Jet-Etihad deal mired by politics, says aviation minister Ajit Singh
10 July 2013
Giving no indication of an early end to the regulatory imbroglio in which the Jet-Etihad deal is stuck, civil aviation minister Ajit Singh says the deal for Etihad Airways to buy a stake in India's Jet Airways will only go through if both airlines comply with all regulatory requirements.
Singh clarified that there was nothing wrong in Etihad picking up stake in the Indian carrier and the delay is due to political differences. He further said that he was confident about Jet-Etihad satisfying the regulators.
Abu Dhabi's Etihad had picked up a 24-per cent stake in Jet Airways in April under the new liberalised policy for foreign investment in Indian carriers; the deal was supposed to be one of the first under the new FDI rules.
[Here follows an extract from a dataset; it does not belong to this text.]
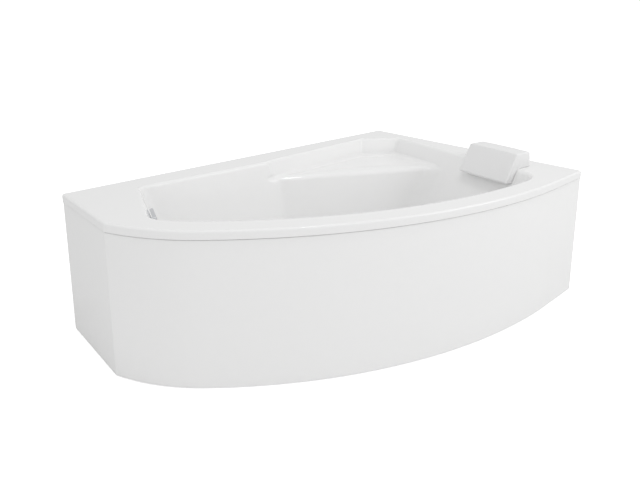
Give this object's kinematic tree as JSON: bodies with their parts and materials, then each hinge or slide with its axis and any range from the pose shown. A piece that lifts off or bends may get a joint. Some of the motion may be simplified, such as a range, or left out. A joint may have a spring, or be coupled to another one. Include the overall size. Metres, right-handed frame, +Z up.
{
  "type": "corner bathtub",
  "caption": "Asymmetric white acrylic corner bath with a curved front apron, an armrest shelf let into the rim, a pillow over the head end, a leg frame and a pop-up waste.",
  "frame": {"origin": "on the floor, below the middle of the bath's bounding box", "axes": "+X along the long wall from the narrow foot end to the head end, +Y towards the long wall, +Z up"},
  "size_m": [1.7, 1.126, 0.595],
  "materials": {
    "acrylic": "polished white acrylic",
    "soft_foam": "satin integral skin of soft moulded foam",
    "timber": "sawn softwood",
    "board": "raw chipboard",
    "zinc_steel": "zinc plated",
    "black_plastic": "moulded, matt",
    "seal_rubber": "matt",
    "chrome": "polished",
    "white_plastic": "moulded, satin",
    "cable_black": "sheathed cable, satin",
    "clip_plastic": "moulded, matt"
  },
  "bodies": {
    "bath": {"apron": "acrylic", "apron_clip_screws": "zinc_steel", "apron_clips": "clip_plastic", "apron_stay_screws": "zinc_steel", "apron_stays": "zinc_steel", "base_board": "board", "bath_shell": "acrylic", "foot_lock_nuts": "zinc_steel", "leg_rail_foot": "zinc_steel", "leg_rail_head": "zinc_steel", "leg_rail_middle": "zinc_steel", "overflow_body": "white_plastic", "overflow_collar": "chrome", "overflow_gasket": "seal_rubber", "overflow_pipe": "white_plastic", "pillow": "soft_foam", "pillow_pegs": "clip_plastic", "plug_cable": "cable_black", "rail_screws": "zinc_steel", "rim_batten_back": "timber", "rim_batten_front": "timber", "rim_batten_head": "timber", "trap": "white_plastic", "trap_union_nut": "white_plastic", "wall_hook_head": "zinc_steel", "wall_hook_left": "zinc_steel", "wall_hook_right": "zinc_steel", "waste_body": "white_plastic", "waste_flange": "chrome", "waste_gasket": "seal_rubber"},
    "foot_1": {"foot_rod_1": "zinc_steel", "foot_pad_1": "black_plastic"},
    "foot_2": {"foot_rod_2": "zinc_steel", "foot_pad_2": "black_plastic"},
    "foot_3": {"foot_rod_3": "zinc_steel", "foot_pad_3": "black_plastic"},
    "foot_4": {"foot_rod_4": "zinc_steel", "foot_pad_4": "black_plastic"},
    "foot_5": {"foot_rod_5": "zinc_steel", "foot_pad_5": "black_plastic"},
    "foot_6": {"foot_rod_6": "zinc_steel", "foot_pad_6": "black_plastic"},
    "plug": {"waste_plug": "chrome", "plug_seal": "seal_rubber"},
    "knob": {"overflow_knob": "chrome"}
  },
  "joints": [
    {"name": "foot_1_height", "type": "slide", "parent": "bath", "child": "foot_1", "axis": [0, 0, 1], "range_m": [-0.01, 0.008]},
    {"name": "foot_2_height", "type": "slide", "parent": "bath", "child": "foot_2", "axis": [0, 0, 1], "range_m": [-0.01, 0.008]},
    {"name": "foot_3_height", "type": "slide", "parent": "bath", "child": "foot_3", "axis": [0, 0, 1], "range_m": [-0.01, 0.008]},
    {"name": "foot_4_height", "type": "slide", "parent": "bath", "child": "foot_4", "axis": [0, 0, 1], "range_m": [-0.01, 0.008]},
    {"name": "foot_5_height", "type": "slide", "parent": "bath", "child": "foot_5", "axis": [0, 0, 1], "range_m": [-0.01, 0.008]},
    {"name": "foot_6_height", "type": "slide", "parent": "bath", "child": "foot_6", "axis": [0, 0, 1], "range_m": [-0.01, 0.008]},
    {"name": "knob_turn", "type": "hinge", "parent": "bath", "child": "knob", "pos_m": [-0.62738, 0.32572, 0.445], "axis": [0.9033, -0.3288, 0.2756], "range_deg": [0, 100]},
    {"name": "plug_lift", "type": "slide", "parent": "bath", "child": "plug", "axis": [0, 0, 1], "range_m": [0, 0.01]}
  ],
  "couplings": [
    {"joint": "plug_lift", "follows": "knob_turn", "m_per_rad": 0.00572}
  ]
}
But since then the deal is mired in a political and regulatory bog, and this is hardly sending the best signals to other investors in the sector.
Jet Airways and Abu Dhabi's Etihad will have to make required changes in the agreement as stipulated by the Securities & Exchange Board of India (SEBI) and the Foreign Investment Promotion Board (FIPB), said Singh in a Tuesday night interview to CNBC-TV18.
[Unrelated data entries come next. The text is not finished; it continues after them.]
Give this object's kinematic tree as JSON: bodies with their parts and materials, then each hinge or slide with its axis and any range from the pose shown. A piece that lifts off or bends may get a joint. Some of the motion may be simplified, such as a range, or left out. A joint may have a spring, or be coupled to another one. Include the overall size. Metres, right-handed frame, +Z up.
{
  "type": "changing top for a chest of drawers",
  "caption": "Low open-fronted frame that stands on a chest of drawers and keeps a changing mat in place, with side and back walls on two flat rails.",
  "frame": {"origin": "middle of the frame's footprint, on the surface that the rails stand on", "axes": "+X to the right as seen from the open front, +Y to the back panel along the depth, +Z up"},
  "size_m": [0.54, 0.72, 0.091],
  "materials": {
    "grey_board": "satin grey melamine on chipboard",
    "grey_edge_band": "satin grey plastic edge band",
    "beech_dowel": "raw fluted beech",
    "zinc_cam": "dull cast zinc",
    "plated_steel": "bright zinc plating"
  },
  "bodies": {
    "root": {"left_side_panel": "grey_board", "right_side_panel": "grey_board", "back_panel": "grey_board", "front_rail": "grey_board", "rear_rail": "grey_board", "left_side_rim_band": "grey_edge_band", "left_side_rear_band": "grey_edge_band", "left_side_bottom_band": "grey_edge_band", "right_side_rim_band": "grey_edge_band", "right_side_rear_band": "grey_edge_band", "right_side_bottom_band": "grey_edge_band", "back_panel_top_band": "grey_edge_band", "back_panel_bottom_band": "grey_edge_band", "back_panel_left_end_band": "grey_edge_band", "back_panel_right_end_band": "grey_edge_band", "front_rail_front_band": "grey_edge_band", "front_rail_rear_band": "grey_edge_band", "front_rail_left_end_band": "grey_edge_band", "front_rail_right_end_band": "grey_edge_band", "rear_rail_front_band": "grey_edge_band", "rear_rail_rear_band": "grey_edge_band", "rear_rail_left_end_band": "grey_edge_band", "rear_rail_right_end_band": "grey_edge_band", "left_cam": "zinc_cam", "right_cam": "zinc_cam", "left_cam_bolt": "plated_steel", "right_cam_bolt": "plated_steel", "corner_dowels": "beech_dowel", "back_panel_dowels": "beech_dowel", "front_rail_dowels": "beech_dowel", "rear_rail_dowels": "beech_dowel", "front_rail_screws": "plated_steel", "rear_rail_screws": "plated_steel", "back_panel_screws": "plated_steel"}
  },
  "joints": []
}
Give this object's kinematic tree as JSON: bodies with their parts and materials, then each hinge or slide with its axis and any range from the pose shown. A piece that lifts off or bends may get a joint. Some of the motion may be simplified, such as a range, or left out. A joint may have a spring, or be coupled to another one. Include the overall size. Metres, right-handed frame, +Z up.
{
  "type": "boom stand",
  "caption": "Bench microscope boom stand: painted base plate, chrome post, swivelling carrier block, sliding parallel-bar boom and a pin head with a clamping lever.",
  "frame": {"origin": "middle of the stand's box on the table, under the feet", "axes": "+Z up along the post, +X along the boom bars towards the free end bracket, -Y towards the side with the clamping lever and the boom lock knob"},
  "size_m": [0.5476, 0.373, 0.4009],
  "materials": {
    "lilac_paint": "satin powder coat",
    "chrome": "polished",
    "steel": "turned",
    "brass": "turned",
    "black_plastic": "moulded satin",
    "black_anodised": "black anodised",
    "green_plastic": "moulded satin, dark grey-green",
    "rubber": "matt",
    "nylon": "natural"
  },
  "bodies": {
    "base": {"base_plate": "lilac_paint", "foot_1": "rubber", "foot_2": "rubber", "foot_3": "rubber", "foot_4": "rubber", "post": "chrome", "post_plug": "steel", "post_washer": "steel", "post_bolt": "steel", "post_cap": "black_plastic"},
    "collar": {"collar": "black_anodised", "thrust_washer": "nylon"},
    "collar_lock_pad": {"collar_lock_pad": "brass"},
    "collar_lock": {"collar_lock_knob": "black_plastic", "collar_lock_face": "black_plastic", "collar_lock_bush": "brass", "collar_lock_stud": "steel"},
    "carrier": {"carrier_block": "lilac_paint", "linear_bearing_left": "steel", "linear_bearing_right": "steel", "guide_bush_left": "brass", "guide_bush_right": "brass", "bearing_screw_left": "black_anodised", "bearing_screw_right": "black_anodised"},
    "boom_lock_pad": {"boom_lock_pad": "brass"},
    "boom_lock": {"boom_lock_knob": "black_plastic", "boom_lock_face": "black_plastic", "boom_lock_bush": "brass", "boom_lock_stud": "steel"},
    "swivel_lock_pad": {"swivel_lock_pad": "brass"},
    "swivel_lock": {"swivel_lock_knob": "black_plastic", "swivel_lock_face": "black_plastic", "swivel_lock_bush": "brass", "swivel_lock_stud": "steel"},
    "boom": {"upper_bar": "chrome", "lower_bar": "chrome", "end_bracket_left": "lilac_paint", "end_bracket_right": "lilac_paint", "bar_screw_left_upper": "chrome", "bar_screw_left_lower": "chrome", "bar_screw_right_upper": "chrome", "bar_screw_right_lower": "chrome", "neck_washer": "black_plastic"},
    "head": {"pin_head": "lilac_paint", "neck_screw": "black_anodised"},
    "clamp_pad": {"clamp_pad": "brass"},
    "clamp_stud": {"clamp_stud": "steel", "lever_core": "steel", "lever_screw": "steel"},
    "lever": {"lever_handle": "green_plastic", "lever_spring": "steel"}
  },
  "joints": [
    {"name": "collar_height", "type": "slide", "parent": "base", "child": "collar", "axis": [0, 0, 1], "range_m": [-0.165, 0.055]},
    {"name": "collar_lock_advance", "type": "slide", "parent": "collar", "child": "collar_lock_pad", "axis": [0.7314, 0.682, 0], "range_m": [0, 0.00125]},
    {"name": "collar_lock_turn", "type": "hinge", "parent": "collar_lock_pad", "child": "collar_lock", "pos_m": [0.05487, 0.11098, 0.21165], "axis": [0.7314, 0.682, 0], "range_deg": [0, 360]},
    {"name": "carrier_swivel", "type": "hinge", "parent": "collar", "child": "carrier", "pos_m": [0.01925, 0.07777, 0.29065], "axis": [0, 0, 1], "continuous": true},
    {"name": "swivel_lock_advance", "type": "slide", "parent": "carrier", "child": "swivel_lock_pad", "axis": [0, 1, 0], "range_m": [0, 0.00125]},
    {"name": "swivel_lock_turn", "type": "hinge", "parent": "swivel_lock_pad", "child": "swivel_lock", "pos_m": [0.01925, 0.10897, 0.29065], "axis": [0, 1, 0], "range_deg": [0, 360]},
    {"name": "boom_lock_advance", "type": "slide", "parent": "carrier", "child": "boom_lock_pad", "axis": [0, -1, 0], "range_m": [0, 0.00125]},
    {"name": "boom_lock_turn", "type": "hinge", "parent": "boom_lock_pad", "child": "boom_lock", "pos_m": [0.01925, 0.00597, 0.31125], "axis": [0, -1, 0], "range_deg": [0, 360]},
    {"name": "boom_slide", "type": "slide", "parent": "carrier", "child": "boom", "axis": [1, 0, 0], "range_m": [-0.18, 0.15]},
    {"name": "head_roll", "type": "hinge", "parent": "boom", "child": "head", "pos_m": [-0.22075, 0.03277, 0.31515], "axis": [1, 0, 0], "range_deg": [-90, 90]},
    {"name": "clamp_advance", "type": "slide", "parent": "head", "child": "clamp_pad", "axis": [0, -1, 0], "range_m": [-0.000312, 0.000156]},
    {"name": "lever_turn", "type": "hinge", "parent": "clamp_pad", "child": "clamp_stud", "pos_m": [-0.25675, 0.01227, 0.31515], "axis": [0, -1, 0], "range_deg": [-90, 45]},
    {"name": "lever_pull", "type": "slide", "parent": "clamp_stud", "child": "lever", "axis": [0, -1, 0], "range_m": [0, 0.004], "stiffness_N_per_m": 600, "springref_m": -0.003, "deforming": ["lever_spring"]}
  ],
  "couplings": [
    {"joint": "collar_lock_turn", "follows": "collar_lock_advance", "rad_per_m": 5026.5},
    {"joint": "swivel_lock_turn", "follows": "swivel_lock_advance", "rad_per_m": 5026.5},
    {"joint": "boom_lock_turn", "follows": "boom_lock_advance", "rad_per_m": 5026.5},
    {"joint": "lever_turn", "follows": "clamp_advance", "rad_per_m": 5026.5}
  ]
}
Rubbishing claims about the deal being a security threat, Singh said he sees no security threat in Etihad picking up stake in the Indian carrier.
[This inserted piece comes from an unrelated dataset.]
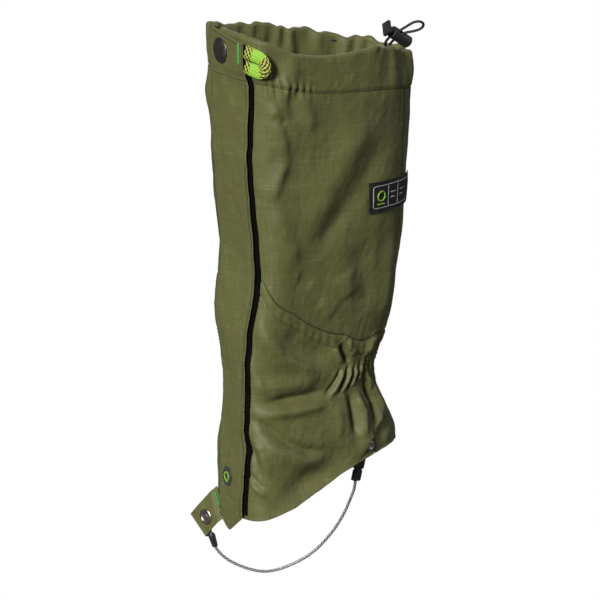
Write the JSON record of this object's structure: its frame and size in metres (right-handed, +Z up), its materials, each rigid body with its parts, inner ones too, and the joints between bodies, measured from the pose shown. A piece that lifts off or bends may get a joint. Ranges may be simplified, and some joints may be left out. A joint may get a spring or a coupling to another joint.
{
  "type": "hiking gaiter",
  "caption": "Olive fabric gaiter for the lower leg, opening at the front under a hook-and-loop flap, with a calf drawcord and a steel instep cable.",
  "frame": {"origin": "on the leg's axis, level with the lowest point of the body's hem at the instep", "axes": "+Z up along the leg, -Y towards the front of the shin, +X towards the gaiter's outer side"},
  "size_m": [0.1093, 0.1842, 0.4878],
  "materials": {
    "body_fabric": "olive coated ripstop weave",
    "lining_fabric": "black plain weave",
    "tape": "black hook-and-loop tape",
    "elastic": "black ribbed elastic",
    "black_cord": "black braided cord",
    "bright_webbing": "bright green woven webbing",
    "bright_thread": "green bar-tack stitching",
    "black_label": "woven label",
    "badge_plate": "moulded badge",
    "black_plastic": "moulded",
    "gunmetal": "dark antiqued plating",
    "cable_steel": "stranded, under clear coating",
    "spring_steel": "bright wire"
  },
  "bodies": {
    "body": {"upper_outer_panel": "body_fabric", "upper_inner_panel": "body_fabric", "lower_outer_panel": "body_fabric", "lower_inner_panel": "body_fabric", "lining": "lining_fabric", "hem_facing": "body_fabric", "ankle_elastic": "elastic", "top_casing": "body_fabric", "drawcord": "black_cord", "cord_lock_barrel": "black_plastic", "cord_lock_spring": "spring_steel", "loop_tape": "tape", "top_snap_stud": "gunmetal", "top_snap_post": "gunmetal", "woven_patch": "black_label", "tab_front_leaf": "body_fabric", "tab_snap_cap": "gunmetal", "tab_snap_socket": "gunmetal", "tab_bartack": "bright_thread", "strap_rivet": "gunmetal", "rivet_washer": "gunmetal"},
    "flap": {"front_flap": "body_fabric", "hook_tape": "tape", "flap_top_tab": "body_fabric", "top_snap_cap": "gunmetal", "top_snap_socket": "gunmetal", "flap_badge": "badge_plate", "pull_loop_bartack": "bright_thread"},
    "loop": {"pull_loop": "bright_webbing"},
    "plunger": {"cord_lock_plunger": "black_plastic"},
    "tab_leaf": {"tab_rear_leaf": "body_fabric", "tab_snap_stud": "gunmetal", "tab_snap_post": "gunmetal"},
    "strap": {"instep_cable": "cable_steel", "cable_ball": "cable_steel", "cable_ferrule": "black_plastic", "cable_sleeve": "black_plastic"}
  },
  "joints": [
    {"name": "flap_swing", "type": "hinge", "parent": "body", "child": "flap", "pos_m": [-0.03095, -0.07976, 0.425], "axis": [0.0163, 0.0092, -0.9998], "range_deg": [0, 50]},
    {"name": "pull_loop_swing", "type": "hinge", "parent": "flap", "child": "loop", "pos_m": [0.0342, -0.0883, 0.409], "axis": [0, 0, -1], "range_deg": [0, 95]},
    {"name": "lock_press", "type": "slide", "parent": "body", "child": "plunger", "axis": [-0.0879, 0.8234, -0.5606], "range_m": [0, 0.0035], "stiffness_N_per_m": 200},
    {"name": "tab_open", "type": "hinge", "parent": "body", "child": "tab_leaf", "pos_m": [-0.04221, -0.08075, -0.0154], "axis": [-0.6896, -0.2169, 0.6909], "range_deg": [0, 100]},
    {"name": "strap_swing", "type": "hinge", "parent": "body", "child": "strap", "pos_m": [-0.03305, -0.08102, -0.0172], "axis": [0.4558, 0.7446, 0.4876], "range_deg": [-20, 2]}
  ]
}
On the opposition-raised controversy about the ministry granting undue flying rights to the United Arab Emirates just before the deal was announced, Singh defended the move saying the decision to hike the number of UAE seats on the sector was based on recommendations of an inter-ministerial group which considered the overall economic interests of the country.
Increasing bilateral aviation ties with the Emirates is not meant to favour Etihad, which has flying into India for years, but it is based on factors like improved passenger traffic on the route, he said.
He added that he would take the bilateral agreement discussion to the cabinet in next 15 days.